By Max Fontaine | Beacon participant journalist
Clarence “Crumbles” Gravel stood in the boxed dinner aisle at the I-Shop out on Out-on-the-Highway Road Monday night and stared at pictures of what he might be eating for the next week.
Gravel, 54, was trying to decide between a type of macaroni with a powdered cheese sauce or a spaghetti product with a can of meat sauce.
“I like the powdered cheese cause I can use half of it for dinner and then put the rest in my coffee in the morning,” Gravel said. “It’s basically creamer, cheddar-flavored creamer. I like it.”
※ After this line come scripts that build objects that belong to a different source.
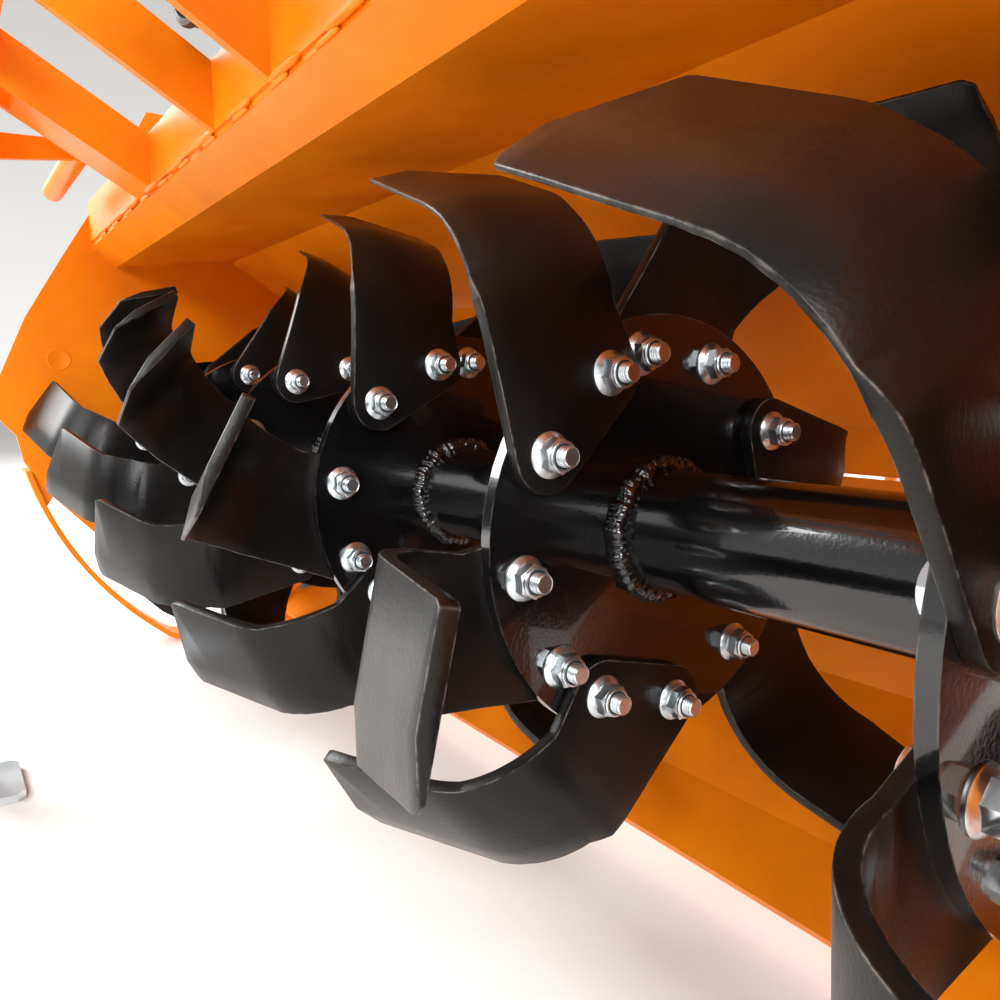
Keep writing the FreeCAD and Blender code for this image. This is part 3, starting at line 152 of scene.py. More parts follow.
def calculate(tree, operation, first, second):
    return step(tree, "ShaderNodeMath", {0: first, 1: second}, operation=operation).outputs[0]


print("node helpers ready")

# %% [markdown]
# Paint and steel wear first along their edges. On the tines the light edge colour is also a painted
# highlight, the thin bright line that their edges catch. The Bevel node gives a normal that is rounded
# near an edge, so where it differs from the true normal there is an edge, whatever the mesh.
# Breaking that band up with noise stops it from looking like a drawn outline. Pointiness would
# be cheaper, but it needs a dense mesh, and the CAD's flat plates have none.

# %% Edge wear and painted highlight group
edge_wear_and_highlight, wear_and_highlight_in, wear_and_highlight_out = new_group(
    "edge wear and highlight", [("Radius", 0.001), ("Breakup Scale", 60.0), ("Amount", 1.0)], ["Mask"]
)
rounded = step(edge_wear_and_highlight, "ShaderNodeBevel", {"Radius": wear_and_highlight_in.outputs["Radius"]}, samples=2)
true_normal = step(edge_wear_and_highlight, "ShaderNodeNewGeometry")
alike = step(
    edge_wear_and_highlight,
    "ShaderNodeVectorMath",
    {0: rounded.outputs["Normal"], 1: true_normal.outputs["Normal"]},
    operation="DOT_PRODUCT",
)
edge_band = step(
    edge_wear_and_highlight,
    "ShaderNodeMapRange",
    {"Value": alike.outputs["Value"], "From Min": 0.995, "From Max": 0.85},
)
broken = blotches(edge_wear_and_highlight, wear_and_highlight_in.outputs["Breakup Scale"], 3.0, 0.42, 0.6)
worn_and_highlight = calculate(edge_wear_and_highlight, "MULTIPLY", edge_band.outputs["Result"], broken)
amount = calculate(edge_wear_and_highlight, "MULTIPLY", worn_and_highlight, wear_and_highlight_in.outputs["Amount"])
edge_wear_and_highlight.links.new(amount, wear_and_highlight_out.inputs["Mask"])
print("group:", edge_wear_and_highlight.name)

# %% [markdown]
# Sprayed paint is never flat. It has a fine orange peel, and longer waves where it was laid on
# thick. The two are one height, so that every painted finish can ask for its own share of each.
# Both are noise with few octaves, because a bump works its height out three times a sample, and
# more octaves would cost render time that nobody sees.

# %% Paint skin group
paint_skin, skin_in, skin_out = new_group(
    "paint skin", [("Peel", 0.3), ("Waves", 0.5)], ["Height", "Tone"]
)
where = step(paint_skin, "ShaderNodeTexCoord").outputs["Object"]
peel = blotches(paint_skin, 420.0, 1.0, 0.3, 0.7, where)
waves = blotches(paint_skin, 28.0, 2.0, 0.3, 0.7, where)
fine = calculate(paint_skin, "MULTIPLY", peel, skin_in.outputs["Peel"])
coarse = calculate(paint_skin, "MULTIPLY", waves, skin_in.outputs["Waves"])
paint_skin.links.new(calculate(paint_skin, "ADD", fine, coarse), skin_out.inputs["Height"])
tone = blotches(paint_skin, 9.0, 3.0, 0.3, 0.7, where)
paint_skin.links.new(tone, skin_out.inputs["Tone"])
print("group:", paint_skin.name)

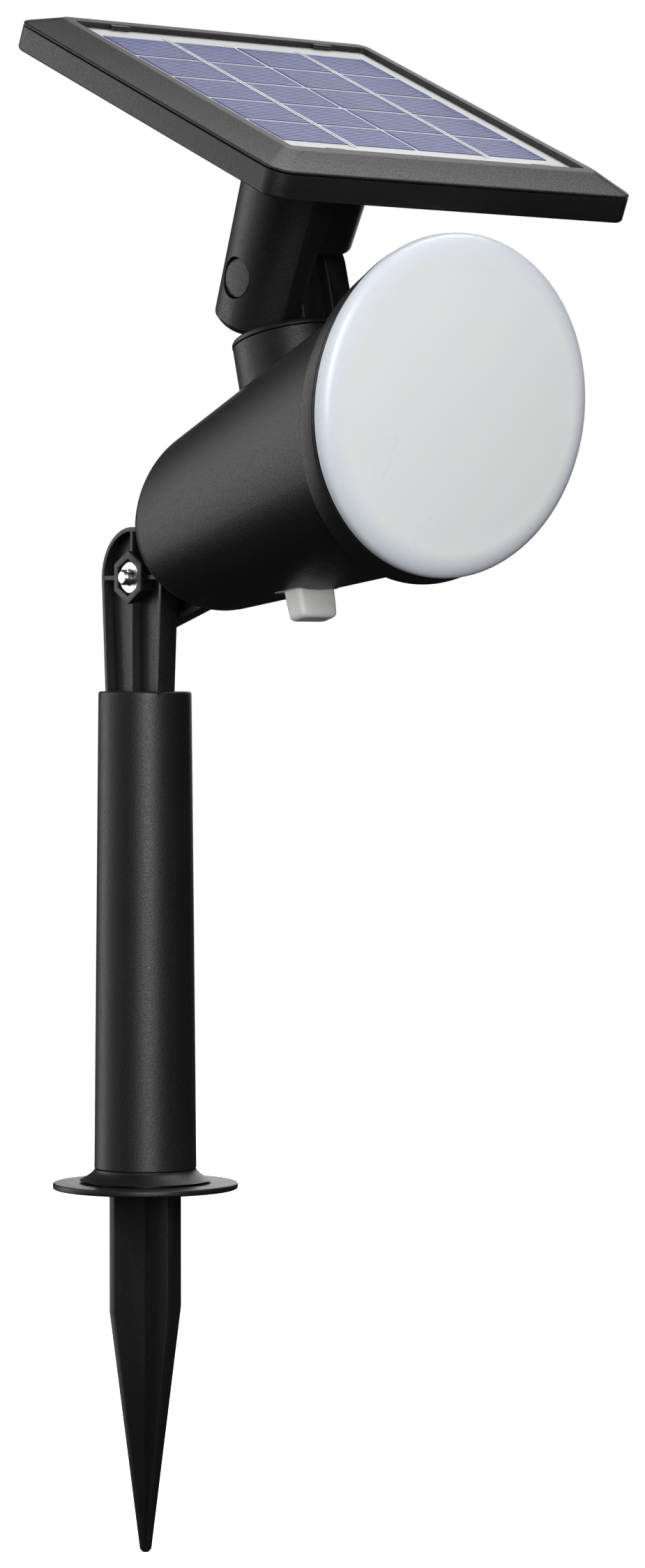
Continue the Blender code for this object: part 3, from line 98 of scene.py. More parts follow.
# ---- fasteners ----
BOLT_RADIUS = 2.0
BOLT_HOLE = 2.35
BOLT_HEAD_RADIUS = 3.9
BOLT_HEAD_HEIGHT = 2.6
SOCKET_CORNER = 1.45
SOCKET_DEPTH = 1.3
NUT_CORNER = 4.45
NUT_THICKNESS = 3.0
WASHER_RADIUS = 4.4
WASHER_THICKNESS = 0.8
BOLT_PROUD = 2.4
THREAD_PITCH = 0.7
THREAD_DEPTH = 0.16
THREADED_SHARE = 0.45
HEX_TURN = pi / 6

# ---- lamp head ----
HEAD_HINGE_Z = 156.6
LENS_PLACE, LENS_TILT = Vector((0.0, -122.2, 195.7)), 95.7
LENS_RADIUS = 41.0
BEZEL_FRONT_Z = -1.3
BEZEL_FRONT_RADIUS = 40.9
BEZEL_FRONT_DROP = -0.5
BEZEL_REAR_Z = -7.3
BEZEL_REAR_RADIUS = 40.1
BEZEL_REAR_DROP = -3.0
BELL_FRONT = (-3.6, 39.9, 35.2)
BELL_REAR = (-36.25, 23.1, 23.05)
BELL_REAR_Z = -95.5
BELL_REAR_ROUND = 6.3
BELL_CHIN_ROUND = 7.5
BELL_WALL = 2.2
SKIRT_RADIUS = 37.1
SKIRT_WALL = 1.9
SKIRT_DEPTH = 4.5
DIFFUSER_WALL = 2.0
DIFFUSER_SHOULDER = (34.0, 4.0)
DIFFUSER_CROWN = 5.6
LUG_INNER_X = EAR_INNER_X + GAP
LUG_OUTER_X = 5.6
LUG_RADIUS = 12.9
LUG_WEB_DEPTH = 1.3
LUG_RIM = 1.5
LUG_REAR_Y = -38.0
LUG_HUB_RADIUS = 6.0
GASKET_RADII = (39.6, 40.6)
GASKET_HEIGHTS = (-1.15, -0.6)

# ---- switch ----
SWITCH_PLACE, SWITCH_TILT = Vector((0.4, -67.5, 151.9)), 165.0
FLOOR_PLACE, FLOOR_TILT = Vector((0.4, -66.25, 152.05)), 172.6
BUTTON_SIZE = (11.8, 6.6)
BUTTON_CORNER = 1.4
BUTTON_PROUD = 6.7
BUTTON_INSIDE = 4.0
BUTTON_STEM_RADIUS = 1.8
BUTTON_STEM_END = -6.75
SEAL_SIZE = (13.0, 10.5, 0.9)
SEAL_CORNER = 1.0
SEAL_SINK = 0.4
SEAL_HOLE_GAP = 0.2

# ---- turret ----
TURRET_TILT = -14.8
TURRET_HINGE_HEIGHT = 15.8
BOSS_RADIUS = 15.0
BOSS_BORE = 8.4
BOSS_LEDGE = 6.0
BOSS_CHAMBER = 12.0
BOSS_DEPTH = 30.0
ORING_GROOVE = [(12.1, 1.0), (12.1, -1.7), (9.9, -1.7), (9.9, 1.0)]
DISC_RADIUS = 15.1
DISC_TOP = 1.9
STEM_RADIUS = 8.0
STEM_BORE = 3.0
STEM_DEPTH = 10.5
TURRET_LUG_X = (3.6, 10.2)
TURRET_LUG_RADIUS = 12.8
HUB_NEAR_X = -3.2
HUB_RADIUS = 9.5

# ---- panel ----
PANEL_HINGE, PANEL_TILT = Vector((0.0, -57.4, 229.2)), 23.4
SEAM_Z = 43.64
PANEL_SHIFT = 0.9
PANEL_WIDTH = 110.6
PANEL_LENGTH = 113.6
PANEL_CORNER = 5.0
TRAY_DEPTH = 6.15
TRAY_WALL = 2.0
POST_RADIUS = 3.0
POST_X = (-36.0, 36.0)
POST_Y = (-34.0, 36.0)
RIDGE_WIDTH = 95.7
RIDGE_LENGTH = 99.6
RIDGE_CORNER = 3.0
BEZEL_HEIGHT = 4.26
BEZEL_WALL = 2.2
WINDOW_WIDTH = 90.4
WINDOW_LENGTH = 93.4
LAMINATE_LAP = 1.7
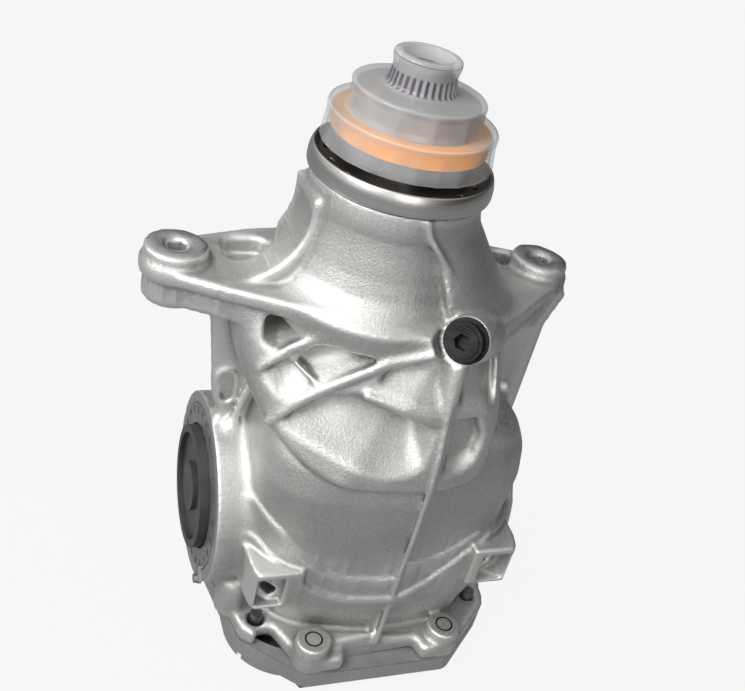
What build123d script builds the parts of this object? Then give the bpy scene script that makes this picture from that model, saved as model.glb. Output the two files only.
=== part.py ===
# Rear differential of a passenger car, as it leaves the assembly line: an aluminium housing with
# a rear cover, a hypoid gear pair, a differential case with bevel gears, and the transport caps.
# Millimetres. The Z axis is the pinion axis with the input end up, the output axis runs along X,
# and Z = 0 is the lowest face of the rear cover, which the unit stands on.
import os
from math import atan2, cos, hypot, log, pi, radians, sin, sqrt, tan

from build123d import *

os.makedirs("parts", exist_ok=True)

# Where the two axes lie
axis_height = 95.0
hypoid_offset = 10.0
case_centre = 18.0
casing_centre = 30.0

# Hypoid gear pair
pinion_teeth = 11
ring_teeth = 37
ring_outer_radius = 84.0
ring_face_width = 27.0
ring_back = 52.0
tooth_slope = 1.1
tooth_thickness_share = 0.5
pinion_addendum_share = 0.165
pinion_dedendum_share = 0.10
ring_root_clearance = 0.9
mesh_clearance = 0.95

# Differential gears
side_teeth = 16
spider_teeth = 10
bevel_cone_distance = 35.0
bevel_face_width = 13.0
bevel_pressure_angle = 25.0
bevel_backlash = 0.25
spider_thickness_share = 0.53
bevel_washer_gap = 0.05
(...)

And so Gravel shopped. Alone. As always. But this night, as summer solstice celebrations played out around Bass Lake, Gravel and a handful other lonely middle-aged men were not cheering the longest day of the year. They were lamenting the inevitable coming of winter when the sun’s taillights are all you see and the single place setting at the dining room table holds the promise of another silent repast.
Lonely Middle-Aged Man Shopping Night, a tradition of local retailers, is an attempt to brighten the spirits of men who have alienated most of the people in their lives. Their ex-wives have moved on. Their children no longer call. All their pets are dead.
“I used to eat lots of cherries,” Gravel said. “But that was when other people lived in the house to help eat them. There’s no way I can eat two pounds of cherries by myself before they turn. I’d never leave the bathroom.”
An estimated 145 middle-aged men live alone in the Bass Lake and Nearbytown regions. There is likely way more than that in Michiana. At least one local health official considers the situation an epidemic.
“For the most part, these lonely middle-aged men have no clue about how to take care of themselves,” said Kreb Dooley, regional director of the Regional Directors for Lonely Middle-Aged Men. “Studies show a good portion of the men who die alone in their homes have been lonely for at least part of the time. And that’s just sad.”
But does Lonely Middle-Aged Man Shopping Night help? Gravel seems to think so.
“Sure it helps,” he said. “I bumped into old-man Johansensons and was able to pry the five bucks he owes me out of his twisted fingers. Never would’ve seen that again if it wasn’t for this event.”